Looking up at the Pontiac Building, on the corner of Dearborn & Harrison Streets. The Pontiac Building is one of the four oldest skyscrapers in Chicago, and the oldest skyscraper by architects Holabird & Roche. The Pontiac Building was built in 1891.



Buildings on Dearborn Street. The Donohue Building, built in 1893, is on the right.



The facade of the Donohue Building. The Donohue Building was built by a children's book manufacturer.



The Borland Building, on Federal Street. The one building was built with four separate towers to allow for sunlight for the Transportation Building, and to prevent a skyscraper canyon on Federal Street. The Borland Building was built in 1913.

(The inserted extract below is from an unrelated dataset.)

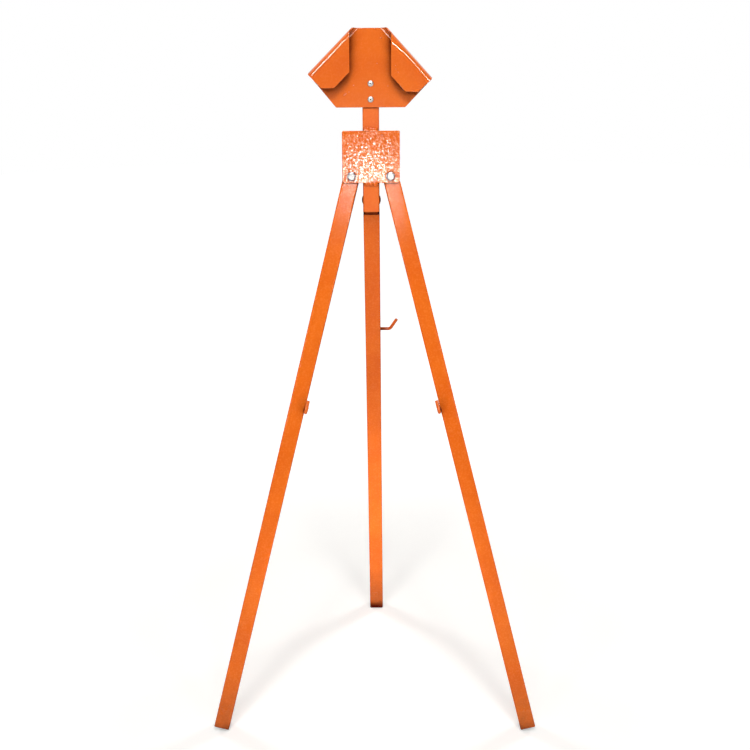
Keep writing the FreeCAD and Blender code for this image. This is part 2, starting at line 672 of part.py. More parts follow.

Dearborn Station, at the foot of Dearborn Street on Polk Street. Dearborn Station was built in 1883 and was functioning by 1885. The station was used by the Santa Fe Railroad and provided service to Los Angeles. Other railroads to use Dearborn Sation were the Erie Railroad, Grand Trunk Railroad, Chicago & Eastern Illinois Railroad, Wabash Railroad, and the Monon Line.



The clock tower of Dearborn Station. Dearborn Station served as the entry point for most of Chicago's immigrants in the late 1800s and early 1900s.



Printer's buildings on Dearborn Street. The Rowe Building, built in 1891, is in the center, and the Transportation Building, built in 1911, is on the right.



The New Franklin Building, on Dearborn Street at Polk Street. The structure was built in 1912.



The Lakeside Press Building, on Plymouth Court at Polk Street. The structure was built in 1897.



The New Franklin Building, on the left, and the Rowe Building, on the right, on Dearborn Street from Dearborn Station.